- _What is needed_: Return the first line, the line containing "return np.array(places)", and every line between them, exactly as they stand.

- _Data section_:
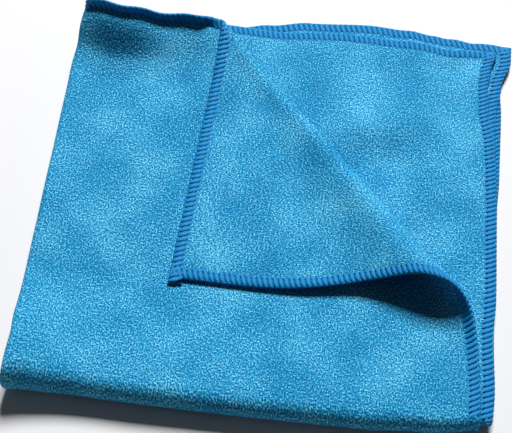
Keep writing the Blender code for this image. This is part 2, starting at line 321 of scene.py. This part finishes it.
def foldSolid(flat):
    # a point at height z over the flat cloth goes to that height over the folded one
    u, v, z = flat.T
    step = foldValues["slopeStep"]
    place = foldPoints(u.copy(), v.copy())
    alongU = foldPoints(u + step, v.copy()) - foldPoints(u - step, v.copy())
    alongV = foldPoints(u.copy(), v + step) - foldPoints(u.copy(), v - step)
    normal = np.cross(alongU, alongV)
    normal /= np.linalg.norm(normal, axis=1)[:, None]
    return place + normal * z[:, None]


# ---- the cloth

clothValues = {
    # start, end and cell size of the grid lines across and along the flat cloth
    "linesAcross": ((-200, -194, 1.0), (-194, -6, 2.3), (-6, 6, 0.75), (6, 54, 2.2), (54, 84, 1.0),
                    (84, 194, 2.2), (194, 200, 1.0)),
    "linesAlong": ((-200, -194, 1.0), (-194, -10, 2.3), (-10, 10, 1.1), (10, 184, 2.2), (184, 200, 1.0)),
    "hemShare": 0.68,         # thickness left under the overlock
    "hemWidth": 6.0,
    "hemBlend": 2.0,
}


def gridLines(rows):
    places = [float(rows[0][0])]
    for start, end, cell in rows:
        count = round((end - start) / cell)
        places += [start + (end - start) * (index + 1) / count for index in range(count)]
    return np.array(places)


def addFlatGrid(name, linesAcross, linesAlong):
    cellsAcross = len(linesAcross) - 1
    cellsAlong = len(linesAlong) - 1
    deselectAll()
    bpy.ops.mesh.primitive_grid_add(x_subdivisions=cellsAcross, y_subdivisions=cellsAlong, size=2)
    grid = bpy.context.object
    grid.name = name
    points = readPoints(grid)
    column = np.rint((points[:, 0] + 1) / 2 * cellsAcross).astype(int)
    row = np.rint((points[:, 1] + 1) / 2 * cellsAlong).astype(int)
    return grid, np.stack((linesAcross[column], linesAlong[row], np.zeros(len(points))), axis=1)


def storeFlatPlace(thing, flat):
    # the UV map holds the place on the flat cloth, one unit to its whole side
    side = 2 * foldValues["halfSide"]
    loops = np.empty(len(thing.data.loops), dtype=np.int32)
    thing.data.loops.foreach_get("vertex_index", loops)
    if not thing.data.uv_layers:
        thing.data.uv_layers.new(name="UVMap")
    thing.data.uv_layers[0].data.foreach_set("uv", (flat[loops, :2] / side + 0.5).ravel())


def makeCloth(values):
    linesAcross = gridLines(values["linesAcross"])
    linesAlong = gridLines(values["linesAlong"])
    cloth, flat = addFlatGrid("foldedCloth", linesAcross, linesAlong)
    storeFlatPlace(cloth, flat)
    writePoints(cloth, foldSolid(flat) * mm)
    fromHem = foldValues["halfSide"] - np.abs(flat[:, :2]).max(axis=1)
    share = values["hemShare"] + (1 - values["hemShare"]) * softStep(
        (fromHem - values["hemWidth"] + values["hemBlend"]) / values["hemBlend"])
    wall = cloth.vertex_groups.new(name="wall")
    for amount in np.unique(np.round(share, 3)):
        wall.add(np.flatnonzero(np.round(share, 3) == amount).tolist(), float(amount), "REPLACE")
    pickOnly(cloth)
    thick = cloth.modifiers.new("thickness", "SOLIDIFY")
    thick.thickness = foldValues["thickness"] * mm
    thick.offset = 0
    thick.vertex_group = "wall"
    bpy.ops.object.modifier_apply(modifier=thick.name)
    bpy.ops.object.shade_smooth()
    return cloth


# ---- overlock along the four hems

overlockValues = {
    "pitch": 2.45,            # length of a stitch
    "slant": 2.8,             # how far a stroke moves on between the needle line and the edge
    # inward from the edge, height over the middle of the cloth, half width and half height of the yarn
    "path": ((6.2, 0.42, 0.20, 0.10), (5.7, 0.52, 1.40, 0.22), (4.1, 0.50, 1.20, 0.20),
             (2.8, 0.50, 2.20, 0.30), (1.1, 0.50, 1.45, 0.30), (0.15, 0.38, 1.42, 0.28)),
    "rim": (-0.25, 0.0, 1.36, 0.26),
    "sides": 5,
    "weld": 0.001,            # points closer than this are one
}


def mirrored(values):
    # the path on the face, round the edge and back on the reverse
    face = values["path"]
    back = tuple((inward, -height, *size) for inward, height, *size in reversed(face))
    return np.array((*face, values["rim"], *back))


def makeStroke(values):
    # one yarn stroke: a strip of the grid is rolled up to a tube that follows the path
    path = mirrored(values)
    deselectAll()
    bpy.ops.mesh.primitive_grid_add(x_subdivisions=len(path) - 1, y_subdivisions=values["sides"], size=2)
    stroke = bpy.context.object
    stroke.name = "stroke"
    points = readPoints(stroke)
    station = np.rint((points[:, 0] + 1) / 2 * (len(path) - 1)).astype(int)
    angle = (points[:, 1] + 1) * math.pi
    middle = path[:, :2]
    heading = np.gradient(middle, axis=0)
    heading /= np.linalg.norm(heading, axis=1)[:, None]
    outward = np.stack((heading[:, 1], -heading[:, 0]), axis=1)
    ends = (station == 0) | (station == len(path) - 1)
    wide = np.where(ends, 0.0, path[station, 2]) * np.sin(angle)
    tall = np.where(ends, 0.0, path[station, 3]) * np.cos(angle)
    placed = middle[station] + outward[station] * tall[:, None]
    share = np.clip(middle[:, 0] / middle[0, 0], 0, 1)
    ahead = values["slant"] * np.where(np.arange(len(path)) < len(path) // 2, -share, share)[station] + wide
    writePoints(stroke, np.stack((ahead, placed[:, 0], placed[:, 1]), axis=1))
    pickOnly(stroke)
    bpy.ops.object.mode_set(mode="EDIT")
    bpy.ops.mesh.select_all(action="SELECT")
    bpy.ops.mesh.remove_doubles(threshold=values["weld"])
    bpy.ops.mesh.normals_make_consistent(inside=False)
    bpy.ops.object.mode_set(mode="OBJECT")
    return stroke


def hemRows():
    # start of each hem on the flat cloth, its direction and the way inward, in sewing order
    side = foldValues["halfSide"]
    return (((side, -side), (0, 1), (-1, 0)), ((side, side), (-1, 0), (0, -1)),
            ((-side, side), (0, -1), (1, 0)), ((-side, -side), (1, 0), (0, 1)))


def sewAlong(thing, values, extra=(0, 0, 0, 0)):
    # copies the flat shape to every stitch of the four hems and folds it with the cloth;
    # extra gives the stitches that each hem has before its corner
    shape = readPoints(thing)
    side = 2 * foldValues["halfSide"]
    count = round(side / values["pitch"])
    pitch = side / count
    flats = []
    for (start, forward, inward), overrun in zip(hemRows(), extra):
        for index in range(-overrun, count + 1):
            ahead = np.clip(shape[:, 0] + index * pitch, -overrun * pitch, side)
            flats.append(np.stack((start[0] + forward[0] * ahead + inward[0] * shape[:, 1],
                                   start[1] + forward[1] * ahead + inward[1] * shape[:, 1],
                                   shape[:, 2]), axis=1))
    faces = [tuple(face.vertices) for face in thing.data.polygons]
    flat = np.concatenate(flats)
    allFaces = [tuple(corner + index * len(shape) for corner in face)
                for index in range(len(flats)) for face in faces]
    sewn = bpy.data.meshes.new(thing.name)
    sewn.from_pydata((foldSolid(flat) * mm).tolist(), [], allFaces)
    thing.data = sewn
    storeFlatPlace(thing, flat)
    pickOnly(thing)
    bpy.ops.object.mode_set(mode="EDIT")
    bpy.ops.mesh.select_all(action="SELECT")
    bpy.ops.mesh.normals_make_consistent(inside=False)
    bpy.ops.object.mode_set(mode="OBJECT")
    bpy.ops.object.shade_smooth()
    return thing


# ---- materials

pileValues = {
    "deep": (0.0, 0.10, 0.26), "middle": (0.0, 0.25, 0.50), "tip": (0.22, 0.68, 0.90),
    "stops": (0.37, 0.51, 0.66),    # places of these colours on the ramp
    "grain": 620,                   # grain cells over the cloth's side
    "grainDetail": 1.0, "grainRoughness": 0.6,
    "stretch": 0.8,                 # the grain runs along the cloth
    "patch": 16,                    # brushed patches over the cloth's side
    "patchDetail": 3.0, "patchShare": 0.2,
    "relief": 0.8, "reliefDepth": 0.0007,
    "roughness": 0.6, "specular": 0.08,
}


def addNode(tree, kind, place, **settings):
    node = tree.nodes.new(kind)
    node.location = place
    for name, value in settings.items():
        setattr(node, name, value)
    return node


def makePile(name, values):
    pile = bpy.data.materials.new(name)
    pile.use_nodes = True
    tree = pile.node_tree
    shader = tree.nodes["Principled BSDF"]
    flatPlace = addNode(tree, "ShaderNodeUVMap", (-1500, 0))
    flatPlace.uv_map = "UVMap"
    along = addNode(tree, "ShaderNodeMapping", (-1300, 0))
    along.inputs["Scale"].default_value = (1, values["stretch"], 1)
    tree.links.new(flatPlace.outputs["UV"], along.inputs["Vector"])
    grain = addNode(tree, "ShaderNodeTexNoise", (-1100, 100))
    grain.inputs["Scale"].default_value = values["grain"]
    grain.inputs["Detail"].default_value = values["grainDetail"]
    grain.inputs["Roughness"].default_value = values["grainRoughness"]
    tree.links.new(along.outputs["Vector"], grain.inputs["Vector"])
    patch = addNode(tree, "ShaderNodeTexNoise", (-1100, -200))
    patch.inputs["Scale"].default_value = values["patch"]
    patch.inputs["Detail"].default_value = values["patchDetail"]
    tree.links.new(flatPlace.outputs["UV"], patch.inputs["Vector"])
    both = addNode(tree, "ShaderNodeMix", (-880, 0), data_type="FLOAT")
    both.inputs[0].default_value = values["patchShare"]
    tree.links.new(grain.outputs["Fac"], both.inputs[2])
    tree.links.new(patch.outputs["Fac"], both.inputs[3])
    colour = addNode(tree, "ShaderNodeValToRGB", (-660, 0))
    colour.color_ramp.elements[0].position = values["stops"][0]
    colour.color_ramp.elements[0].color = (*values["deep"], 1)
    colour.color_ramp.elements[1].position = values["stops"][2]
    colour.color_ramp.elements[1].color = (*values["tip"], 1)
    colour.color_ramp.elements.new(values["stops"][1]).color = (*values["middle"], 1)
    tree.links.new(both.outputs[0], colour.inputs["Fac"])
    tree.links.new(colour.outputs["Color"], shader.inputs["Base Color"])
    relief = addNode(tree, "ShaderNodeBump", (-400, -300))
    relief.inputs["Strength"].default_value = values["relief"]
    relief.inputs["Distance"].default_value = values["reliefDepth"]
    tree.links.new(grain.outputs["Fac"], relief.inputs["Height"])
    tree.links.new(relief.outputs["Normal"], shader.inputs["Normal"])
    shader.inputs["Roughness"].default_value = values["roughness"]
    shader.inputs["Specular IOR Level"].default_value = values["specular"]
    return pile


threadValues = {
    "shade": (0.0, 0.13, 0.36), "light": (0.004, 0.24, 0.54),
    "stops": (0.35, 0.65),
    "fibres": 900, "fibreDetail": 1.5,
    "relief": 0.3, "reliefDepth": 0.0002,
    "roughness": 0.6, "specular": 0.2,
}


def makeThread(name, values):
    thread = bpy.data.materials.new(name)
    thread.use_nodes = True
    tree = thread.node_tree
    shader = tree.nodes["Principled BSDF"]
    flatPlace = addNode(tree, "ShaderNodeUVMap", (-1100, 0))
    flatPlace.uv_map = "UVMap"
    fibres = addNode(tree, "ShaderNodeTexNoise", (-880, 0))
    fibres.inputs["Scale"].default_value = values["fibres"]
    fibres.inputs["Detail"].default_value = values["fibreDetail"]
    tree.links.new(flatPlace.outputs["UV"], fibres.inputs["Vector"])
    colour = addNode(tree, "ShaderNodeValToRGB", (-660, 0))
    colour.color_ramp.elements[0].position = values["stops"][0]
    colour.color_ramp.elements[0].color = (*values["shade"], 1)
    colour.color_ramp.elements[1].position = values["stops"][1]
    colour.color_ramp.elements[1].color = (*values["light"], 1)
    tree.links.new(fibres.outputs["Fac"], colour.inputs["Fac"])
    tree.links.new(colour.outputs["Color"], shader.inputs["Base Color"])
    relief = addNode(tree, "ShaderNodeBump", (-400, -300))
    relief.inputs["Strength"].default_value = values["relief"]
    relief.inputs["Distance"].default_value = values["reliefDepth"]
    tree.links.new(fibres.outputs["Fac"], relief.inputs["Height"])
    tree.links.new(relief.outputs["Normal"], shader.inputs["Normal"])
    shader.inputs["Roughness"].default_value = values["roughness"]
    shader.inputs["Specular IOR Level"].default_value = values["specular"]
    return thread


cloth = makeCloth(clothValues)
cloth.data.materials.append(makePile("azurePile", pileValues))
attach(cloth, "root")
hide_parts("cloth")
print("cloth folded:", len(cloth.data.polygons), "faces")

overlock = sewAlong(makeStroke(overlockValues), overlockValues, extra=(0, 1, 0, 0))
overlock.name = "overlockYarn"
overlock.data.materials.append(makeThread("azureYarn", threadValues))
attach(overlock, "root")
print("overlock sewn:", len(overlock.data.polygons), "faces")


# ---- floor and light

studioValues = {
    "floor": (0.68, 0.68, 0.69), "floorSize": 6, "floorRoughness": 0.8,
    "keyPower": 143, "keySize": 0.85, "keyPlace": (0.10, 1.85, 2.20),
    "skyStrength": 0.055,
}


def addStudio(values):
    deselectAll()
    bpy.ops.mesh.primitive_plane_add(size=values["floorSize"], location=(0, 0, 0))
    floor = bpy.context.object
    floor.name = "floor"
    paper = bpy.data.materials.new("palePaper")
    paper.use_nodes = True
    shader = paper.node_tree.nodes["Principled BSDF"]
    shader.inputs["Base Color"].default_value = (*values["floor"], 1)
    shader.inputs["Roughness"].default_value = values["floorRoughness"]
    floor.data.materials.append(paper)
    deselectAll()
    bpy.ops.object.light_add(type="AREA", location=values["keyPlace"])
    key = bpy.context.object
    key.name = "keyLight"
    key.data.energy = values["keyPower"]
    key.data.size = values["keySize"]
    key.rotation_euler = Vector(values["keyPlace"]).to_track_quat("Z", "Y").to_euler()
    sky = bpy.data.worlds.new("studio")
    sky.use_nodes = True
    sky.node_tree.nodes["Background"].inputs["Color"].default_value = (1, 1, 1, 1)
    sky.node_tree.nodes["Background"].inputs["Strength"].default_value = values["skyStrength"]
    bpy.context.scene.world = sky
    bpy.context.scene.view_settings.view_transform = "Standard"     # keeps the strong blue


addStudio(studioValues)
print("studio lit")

- _Written reply_:
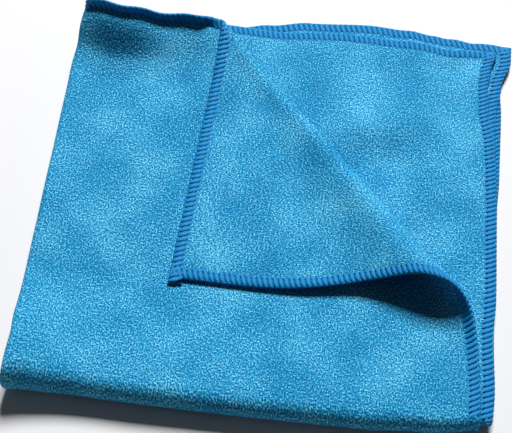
Keep writing the Blender code for this image. This is part 2, starting at line 321 of scene.py. This part finishes it.
def foldSolid(flat):
    # a point at height z over the flat cloth goes to that height over the folded one
    u, v, z = flat.T
    step = foldValues["slopeStep"]
    place = foldPoints(u.copy(), v.copy())
    alongU = foldPoints(u + step, v.copy()) - foldPoints(u - step, v.copy())
    alongV = foldPoints(u.copy(), v + step) - foldPoints(u.copy(), v - step)
    normal = np.cross(alongU, alongV)
    normal /= np.linalg.norm(normal, axis=1)[:, None]
    return place + normal * z[:, None]


# ---- the cloth

clothValues = {
    # start, end and cell size of the grid lines across and along the flat cloth
    "linesAcross": ((-200, -194, 1.0), (-194, -6, 2.3), (-6, 6, 0.75), (6, 54, 2.2), (54, 84, 1.0),
                    (84, 194, 2.2), (194, 200, 1.0)),
    "linesAlong": ((-200, -194, 1.0), (-194, -10, 2.3), (-10, 10, 1.1), (10, 184, 2.2), (184, 200, 1.0)),
    "hemShare": 0.68,         # thickness left under the overlock
    "hemWidth": 6.0,
    "hemBlend": 2.0,
}


def gridLines(rows):
    places = [float(rows[0][0])]
    for start, end, cell in rows:
        count = round((end - start) / cell)
        places += [start + (end - start) * (index + 1) / count for index in range(count)]
    return np.array(places)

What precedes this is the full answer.